Apple Inc.’s corporate culture strengthens competitive advantages against other firms in various industries. The company competes against technology firms like Samsung, Google, Amazon.com, Dell, Lenovo, Sony, and PayPal, as well as IBM and Intel. These competitors impose a strong external force that influences strategic management among firms in the industry, as illustrated in the Porter’s Five Forces analysis of Apple Inc. As a result, cultural traits must reinforce the iPhone maker’s business competitive advantages through its workforce. It can be argued that Apple partially achieves this strategic objective through the effects of its organizational culture on workers’ behavior and job performance.

Apple’s Organizational Culture Type and Characteristics

Apple Inc. has an organizational culture for creative innovation. The company’s cultural features focus on maintaining a high level of innovation that involves workers’ creativity and a mindset that challenges conventions and standards, such as in the area of consumer electronics design. The business depends on cultural support and coherence, which are determinants of competitiveness and industry leadership, especially in addressing aggressive and rapid technological innovation and product development. The following are the main characteristics of Apple’s corporate culture:

  1. Top-notch excellence
  2. Creativity
  3. Innovation
  4. Secrecy
  5. Moderate combativeness

Top-notch Excellence. Apple’s organizational culture comes with a human resource policy of hiring only the best of the best in the labor market. Steve Jobs was known to fire employees who did not meet his expectations. This tradition continues under Tim Cook. Such a tradition maintains and reinforces a corporate culture that promotes, appreciates, and expects top-notch excellence among the technology company’s employees. This cultural trait is also institutionalized in Apple’s organization. For example, the company has programs that recognize and reward excellence among workers in software design. Excellence is emphasized as a critical success factor in the business, especially in product design and development, which is a major growth strategy described in Apple Inc.’s generic competitive strategy and intensive growth strategies.

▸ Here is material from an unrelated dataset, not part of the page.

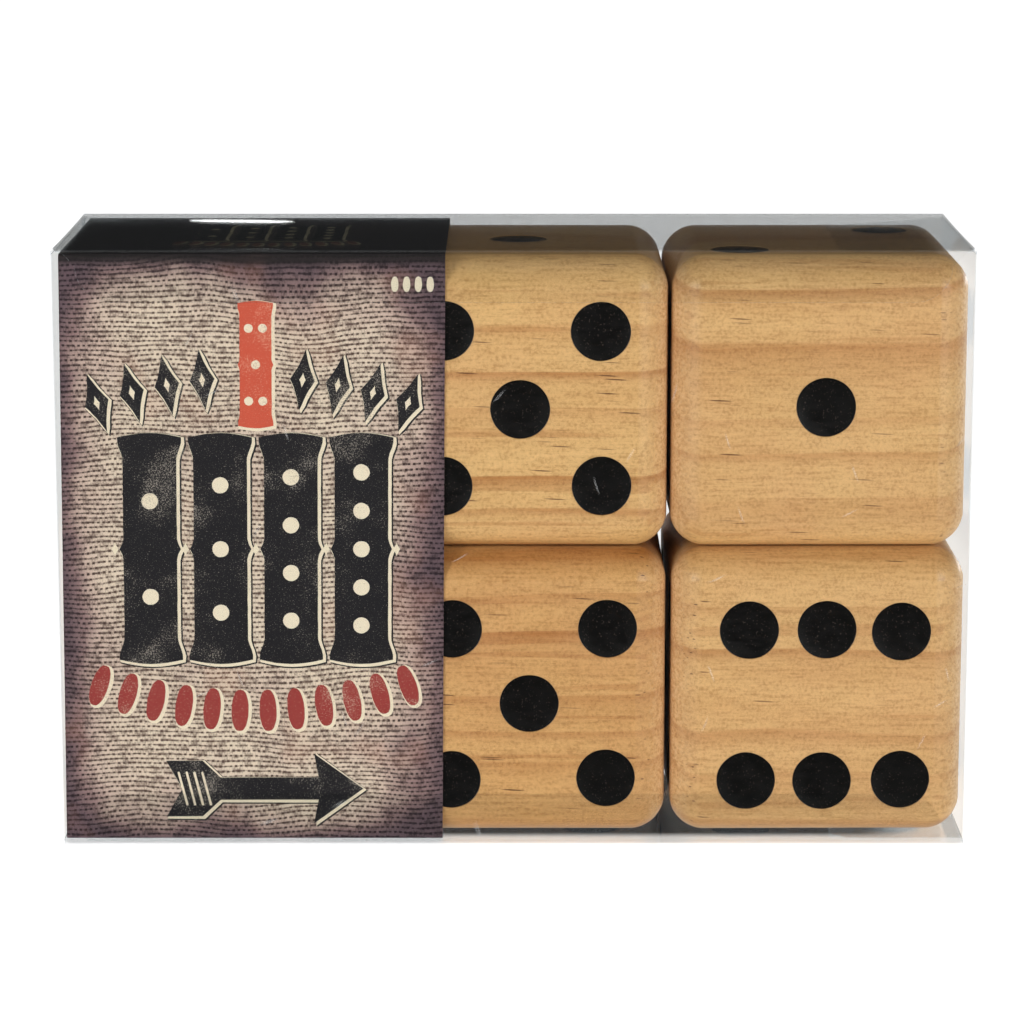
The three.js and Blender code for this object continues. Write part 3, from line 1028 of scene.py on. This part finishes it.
# The numbers at the front, top and right; how far the front pips have drifted across and up, in mm;
# how far the die sits turned in its place, in degrees, and aside, in mm; where the heart of the tree
# lies from the die's middle, in mm; the ring pitch in mm; and how strong and what colour the figure is.
DICE = {
    "die_top_right": {"numbers": (1, 2, 4), "drift": (1.3, -1.0), "turned": 0.35, "aside": -0.1,
                      "heart": (40, -190), "rings": 17.0, "figure": 0.9, "tint": (1.0, 1.0, 1.0)},
    "die_top_middle": {"numbers": (5, 1, 4), "drift": (0.6, -1.3), "turned": 0, "aside": 0.2,
                       "heart": (-30, -230), "rings": 16.0, "figure": 1.15, "tint": (1.02, 1.03, 1.0)},
    "die_bottom_right": {"numbers": (6, 3, 2), "drift": (2.0, -3.4), "turned": 0.35, "aside": -0.2,
                         "heart": (50, -200), "rings": 19.0, "figure": 0.9, "tint": (1.0, 0.99, 0.98)},
    "die_bottom_middle": {"numbers": (5, 4, 6), "drift": (3.2, -2.8), "turned": 0, "aside": 0.1,
                          "heart": (-40, -210), "rings": 15.0, "figure": 1.2, "tint": (0.93, 0.86, 0.76)},
    "die_bottom_left": {"numbers": (3, 1, 5), "drift": (0.5, 0.6), "turned": 0.2, "aside": 0,
                        "heart": (60, 170), "rings": 12.0, "figure": 1.0, "tint": (1.0, 1.0, 1.0)},
}


# Outlines of what is cut out of the wood and of the paint in it, as (radius, height) from the axis.
CUTTER_PROFILE = [
    (0, -PIP_DEPTH),
    (PIP_RADIUS, -PIP_DEPTH),
    (PIP_RADIUS + 0.06 * MM, -0.25 * MM),
    (PIP_RADIUS + 0.22 * MM, 0.02 * MM),
    (PIP_RADIUS + 0.4 * MM, MM),
    (0, MM),
]
PAINT_SKIN = 0.05 * MM
PAINT_RIM = PIP_RADIUS - 0.02 * MM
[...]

Creativity. This cultural characteristic pertains to creating new ideas that help improve the technology business and its products. Apple’s management favors creativity among employees’ knowledge, skills, and abilities. This characteristic of the corporate culture enables the company to ensure sufficient creativity, especially among employees involved in consumer electronics product design and development processes. Such creativity is observable in the design and features of iPhones, Macs, and iPads, among other products included in Apple’s marketing mix or 4Ps. Along with creativity, originality is also culturally emphasized as a way of maximizing the company’s intellectual properties, such as patents for new mobile devices. In this regard, the organizational culture helps maintain Apple’s capacity to satisfy and exceed customers’ expectations and preferences.

Innovation. Apple’s organizational culture supports rapid innovation. The technology business is frequently appraised as one of the most innovative companies in the world. Based on this cultural trait, Apple trains and motivates its employees to innovate in terms of individual work performance and idea contributions for product development, design, and other processes. The corporate culture facilitates rapid innovation, which is at the heart of Apple’s business operations. Rapid innovation ensures that the company continues to introduce new products that are profitable and attractive to target customers in the global consumer electronics and Internet services market.

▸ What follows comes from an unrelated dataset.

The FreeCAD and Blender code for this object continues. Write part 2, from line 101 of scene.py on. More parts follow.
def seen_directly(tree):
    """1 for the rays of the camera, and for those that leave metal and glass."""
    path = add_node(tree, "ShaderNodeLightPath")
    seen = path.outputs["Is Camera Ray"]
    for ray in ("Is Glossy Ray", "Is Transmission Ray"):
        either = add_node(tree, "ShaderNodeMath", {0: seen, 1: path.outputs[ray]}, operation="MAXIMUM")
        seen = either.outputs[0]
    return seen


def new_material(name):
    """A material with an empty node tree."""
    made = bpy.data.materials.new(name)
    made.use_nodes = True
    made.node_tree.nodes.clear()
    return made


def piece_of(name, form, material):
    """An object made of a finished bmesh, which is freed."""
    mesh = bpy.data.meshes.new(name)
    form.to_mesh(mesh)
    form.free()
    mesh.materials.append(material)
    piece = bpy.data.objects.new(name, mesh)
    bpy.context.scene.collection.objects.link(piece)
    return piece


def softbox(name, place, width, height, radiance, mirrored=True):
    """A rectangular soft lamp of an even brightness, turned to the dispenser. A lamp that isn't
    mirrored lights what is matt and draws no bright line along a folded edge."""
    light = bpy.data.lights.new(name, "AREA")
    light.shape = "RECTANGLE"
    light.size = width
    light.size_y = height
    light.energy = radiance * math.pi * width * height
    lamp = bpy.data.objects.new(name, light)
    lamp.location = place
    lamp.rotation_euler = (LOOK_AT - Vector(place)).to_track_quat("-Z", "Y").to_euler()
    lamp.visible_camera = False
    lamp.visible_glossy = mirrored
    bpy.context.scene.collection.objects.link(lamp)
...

Secrecy. Steve Jobs developed Apple to have an organizational culture of secrecy. This cultural characteristic continues to define the MacBook maker’s human resource development and management practices. Secrecy is part of the company’s strategy to minimize theft of proprietary information or intellectual property, such as designs for the next generations of the iPhone. It is also a strategic management approach that enables Apple Inc. to maximize its leading edge against competitors. Through the corporate culture, employees are motivated and expected to keep business information within the technology business organization. This cultural trait is reinforced through the company’s policies, rules, and employment contracts, which prevent the disclosure of information, such as the design of the next models of the company’s consumer electronics. In this context, Apple’s organizational culture helps protect the business from corporate espionage and the negative effects of employee poaching.

Moderate Combativeness. Apple’s organizational culture has moderate combativeness. This feature is linked to Steve Jobs and his combative approach to leadership. He was known to randomly challenge employees to ensure that they have what it takes to work at Apple. However, under Tim Cook’s leadership, the company has been changing its corporate culture to a more sociable and a less combative one. Nonetheless, combativeness remains a major influence in the technology business. Apple’s corporate culture exhibits a moderate degree of combativeness that presents challenges that motivate employees to enhance their output.

Apple’s Corporate Culture – Advantages, Disadvantages, Recommendations

Advantages and Benefits. The combination of top-notch excellence, creativity, and innovation in Apple’s organizational culture supports the company’s industry leadership. The business is widely regarded as a leader in terms of innovation and product design, especially in consumer electronics. These cultural characteristics empower Apple and its human resources to stand out and stay ahead of competitors. This corporate culture enables success and competitive advantages, as well as the further strengthening of the company’s brand, which is one of the key business strengths shown in the SWOT analysis of Apple Inc. Creativity and excellence are especially important in the company’s rapid innovation processes for continuous competitiveness and business development despite aggressive competition with firms like Samsung.

Drawbacks and Weaknesses. Apple’s corporate culture brings challenges because of the emphasis on secrecy and the moderate degree of combativeness. An atmosphere of secrecy can limit rapport among workers, while moderate combativeness has the potential to limit or reduce employees’ morale. These cultural issues can reduce business effectiveness and increase employee turnover. Apple Inc. can address this situation by modifying its organizational culture to reduce combativeness, but not necessarily remove it. This recommendation focuses on reducing the disadvantages of combativeness, without eliminating the benefits of combative approaches in the technology company’s operations. Also, Apple can integrate new cultural traits to keep the business relevant, given trends and changes in the information technology, cloud services, digital content distribution, and consumer electronics industries’ environment.